Yo trato lo literato pero, digamos, lo literato me trata a mí más bien poquito. Los periodistas culturales se dedican básicamente a eso: a ser culturales. Yo ni siquiera llegaba a la medida en la que te dejan montarte en la noria cuando era cultureta a tiempo completo: imaginen ahora, que un día me toca hablar con un catedrático de Penal; otro, con una florista; y otro, con alguna joven promesa de las letras locales -y no me quejo: mucho más interesante así-. Si ya llegaba a los eventos literarios sacudiéndome el pelo de la dehesa, ahora la sensación es de ser una leprosa. «¿Te has leído el último de Martínez de Pisón?», todo el mundo se ha leído el último de Martínez de Pisón, y tiene opiniones enjundiosas al respecto. Yo sólo bebo. «¿Viste lo que ha escrito Vicente Luis Mora sobre la precarización del mundo del libro?». Todo el mundo opina que es brillante, profundísimo, implacable. Yo me pido otro cava. «¿En qué estás ahora?», se preguntan en el corrillo, y mientras uno traduce a Yeats, otro hace una biografía de Caravaggio y otro escribe una novela metaliteraria. «¿Y tú, Pili?». «A mí no me miréis: yo estoy muy ocupada siendo Lou Andreas-Salomé. O, mejor, Pepín Bello», pienso, no digo, mientras sorbo mi gintonic con pajita. Todos tienen códigos y se dan palmaditas y yo, mientras me siento la labor social de todo aquello, me digo que también tiene su valor hablar con un catedrático de Penal, y una florista, y un escritor de lo que sea, en una misma semana y no parecer retrasada del todo.

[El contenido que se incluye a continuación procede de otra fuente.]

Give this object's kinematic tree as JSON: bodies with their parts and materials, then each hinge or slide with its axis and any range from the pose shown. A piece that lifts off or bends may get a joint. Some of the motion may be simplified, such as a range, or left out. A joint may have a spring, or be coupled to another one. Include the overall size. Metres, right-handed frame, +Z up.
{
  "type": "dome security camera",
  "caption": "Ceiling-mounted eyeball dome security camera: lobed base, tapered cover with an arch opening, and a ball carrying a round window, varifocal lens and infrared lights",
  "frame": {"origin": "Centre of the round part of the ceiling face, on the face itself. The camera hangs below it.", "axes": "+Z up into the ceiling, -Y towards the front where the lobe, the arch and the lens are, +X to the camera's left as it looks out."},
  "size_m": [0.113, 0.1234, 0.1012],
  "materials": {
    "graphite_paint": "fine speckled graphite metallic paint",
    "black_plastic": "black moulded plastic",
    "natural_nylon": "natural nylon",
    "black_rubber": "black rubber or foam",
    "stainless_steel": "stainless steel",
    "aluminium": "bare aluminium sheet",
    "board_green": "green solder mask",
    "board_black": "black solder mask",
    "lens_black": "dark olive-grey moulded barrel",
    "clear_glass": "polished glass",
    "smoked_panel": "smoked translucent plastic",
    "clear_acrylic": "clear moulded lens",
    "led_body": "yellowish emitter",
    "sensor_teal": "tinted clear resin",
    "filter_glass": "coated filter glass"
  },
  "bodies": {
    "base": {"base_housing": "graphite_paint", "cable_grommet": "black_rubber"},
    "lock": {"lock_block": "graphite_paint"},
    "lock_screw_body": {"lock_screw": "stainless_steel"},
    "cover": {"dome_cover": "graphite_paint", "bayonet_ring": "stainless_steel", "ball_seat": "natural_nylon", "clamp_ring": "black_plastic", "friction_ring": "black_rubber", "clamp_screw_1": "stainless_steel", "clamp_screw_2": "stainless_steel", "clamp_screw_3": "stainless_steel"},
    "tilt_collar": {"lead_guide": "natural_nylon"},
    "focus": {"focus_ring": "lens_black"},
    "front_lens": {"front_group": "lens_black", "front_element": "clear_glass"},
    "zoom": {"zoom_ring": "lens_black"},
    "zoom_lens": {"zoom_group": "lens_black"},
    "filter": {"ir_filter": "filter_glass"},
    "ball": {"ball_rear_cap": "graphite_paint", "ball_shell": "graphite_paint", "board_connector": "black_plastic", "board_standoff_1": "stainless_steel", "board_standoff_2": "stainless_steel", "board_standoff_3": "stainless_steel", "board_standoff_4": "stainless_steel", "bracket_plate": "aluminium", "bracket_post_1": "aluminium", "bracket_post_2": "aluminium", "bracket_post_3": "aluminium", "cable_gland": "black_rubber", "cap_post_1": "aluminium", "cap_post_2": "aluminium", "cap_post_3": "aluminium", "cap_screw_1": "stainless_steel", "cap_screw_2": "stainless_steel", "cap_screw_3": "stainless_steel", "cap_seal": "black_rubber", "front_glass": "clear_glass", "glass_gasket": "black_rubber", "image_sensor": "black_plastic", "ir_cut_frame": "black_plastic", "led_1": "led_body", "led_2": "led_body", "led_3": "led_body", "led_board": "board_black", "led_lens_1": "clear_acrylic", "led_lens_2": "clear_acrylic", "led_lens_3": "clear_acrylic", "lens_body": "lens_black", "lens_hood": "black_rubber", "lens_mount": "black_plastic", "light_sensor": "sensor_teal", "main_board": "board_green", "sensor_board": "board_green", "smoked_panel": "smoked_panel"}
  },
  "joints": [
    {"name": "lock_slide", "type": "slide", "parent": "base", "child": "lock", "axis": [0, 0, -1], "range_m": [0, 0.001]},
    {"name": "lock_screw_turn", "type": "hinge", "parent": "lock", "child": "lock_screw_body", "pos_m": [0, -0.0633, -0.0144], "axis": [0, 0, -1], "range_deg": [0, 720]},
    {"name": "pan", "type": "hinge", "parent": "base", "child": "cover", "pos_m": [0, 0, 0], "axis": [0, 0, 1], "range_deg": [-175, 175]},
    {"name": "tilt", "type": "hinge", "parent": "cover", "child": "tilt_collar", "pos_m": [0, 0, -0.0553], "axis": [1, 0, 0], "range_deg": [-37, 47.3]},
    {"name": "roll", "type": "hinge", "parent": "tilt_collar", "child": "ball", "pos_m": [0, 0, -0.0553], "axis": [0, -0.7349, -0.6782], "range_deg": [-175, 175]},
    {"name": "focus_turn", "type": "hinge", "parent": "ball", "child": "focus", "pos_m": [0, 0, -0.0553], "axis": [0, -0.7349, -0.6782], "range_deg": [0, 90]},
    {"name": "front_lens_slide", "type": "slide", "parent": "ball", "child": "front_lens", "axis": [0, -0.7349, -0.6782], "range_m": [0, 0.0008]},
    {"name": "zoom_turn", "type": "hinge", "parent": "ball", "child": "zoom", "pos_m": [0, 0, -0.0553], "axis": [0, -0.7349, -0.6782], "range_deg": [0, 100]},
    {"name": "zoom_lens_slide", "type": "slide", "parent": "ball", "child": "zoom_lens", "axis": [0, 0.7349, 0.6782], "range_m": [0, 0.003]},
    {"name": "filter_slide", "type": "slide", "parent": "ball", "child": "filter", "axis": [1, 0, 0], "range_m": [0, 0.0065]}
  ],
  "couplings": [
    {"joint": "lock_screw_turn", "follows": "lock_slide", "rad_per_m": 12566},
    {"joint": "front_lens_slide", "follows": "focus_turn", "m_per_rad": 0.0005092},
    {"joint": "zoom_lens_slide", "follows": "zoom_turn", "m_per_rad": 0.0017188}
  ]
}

Y pienso -malvadamente, para sobrevivir- que Fernando Aramburu retrataba muy bien el tema en Ávidas pretensiones, y que debería ir cambiando mi cara de pasmo por una cara de póker acorde con las circunstancias.
El hecho de ser consciente de no saber de absolutamente nada y de ganarme la vida con algo (escribir), que es una habilidad desfasada e inútil, me hace temblar de miedo ante perspectivas como «reinventarse». ¿Reinventarse con qué? Por los clavos de Cristo, ¡si no sé ni conducir! La vida leyendo y escribiendo no me haría mala editora de trincheras: la experiencia me hace ver los fallos en un texto como el que ve los fallos en un código. Puedo leer algo e ir formándome, en una pantalla paralela, cómo sería su mejor versión (es un don con el que se sufre mucho, no crean). Tampoco lo veo digno de ovación: es como si te ponen por delante una bandeja con distintos cortes de jamón y te vas directa al 5J de Dehesa: «¡Increíble, señora! ¡Qué habilidad inaudita! ¿Cómo lo ha hecho?». El olfato me hace detectar, no sólo títulos que van a traducir más allá de lo evidente (nombre, premios), sino algún que otro invento que el autor ha publicado en Amazon y que luego veo rular por aquí, con un sello convencional y medio potente en el lomo. No es mala cualidad: pero, de nuevo, crematísticamente es un fiasco. Entre otras cosas, no sólo hay mil como yo, sino que ser capaz de detectar un buen libro no es exactamente lo mismo (carraspeo) que ser capaz de detectar un libro que vaya a vender.
Hace un par de años, me saqué una titulación en traducción. Es un título (el DipTrans) con cierta fama de castañoso y que ha visto descender varios peldaños su prestigio por el hecho de que yo lo apruebe. Algo que se ha debido, por supuesto y no pienso entrar en discusiones sobre ello, a la suerte. ¿Qué he hecho al respecto desde entonces? Apenas nada. También, al respecto y no al respecto desde entonces, me dedico a trabajar a jornada completa y partida, con una niña pequeña y sin ayuda (no son quejas: son hechos). De hecho, hoy alguien me comentaba algo así como: «Eh, qué es de ese título, no lo estás aprovechando un carajo, ¿qué te pasa?», y en mi mente se desarrolló una escena paralela y gore digna de los mejores momentos de Rasca y Pica.
En fin: no hay salvación posible. Como decía el protagonista de Gone Girl, hubo una época impensable en la que uno podía vivir de lo que escribía. Es decir: una época en la que el saber escribir y todo lo relacionado con esta actividad pasaban por ser valores cotizables. Gillian Flynn lo sabe bien porque a ella misma la invitaron a desocupar la redacción con premura en los primeros años de la crisis.
Y sí, me pueden decir que esto no es más que el Síndrome de la Impostora. Que seguro que no todo es como yo lo digo y que ese es precisamente un rasgo propio de las personas exigentes, con éxito, en la cresta de todas las olas. Que Kate Winslet lo sufre. Y yo respondo que existe un baremo clarísimo para medir la diferencia entre una realidad y la otra: la cuenta corriente de Kate Winslet frente a la mía.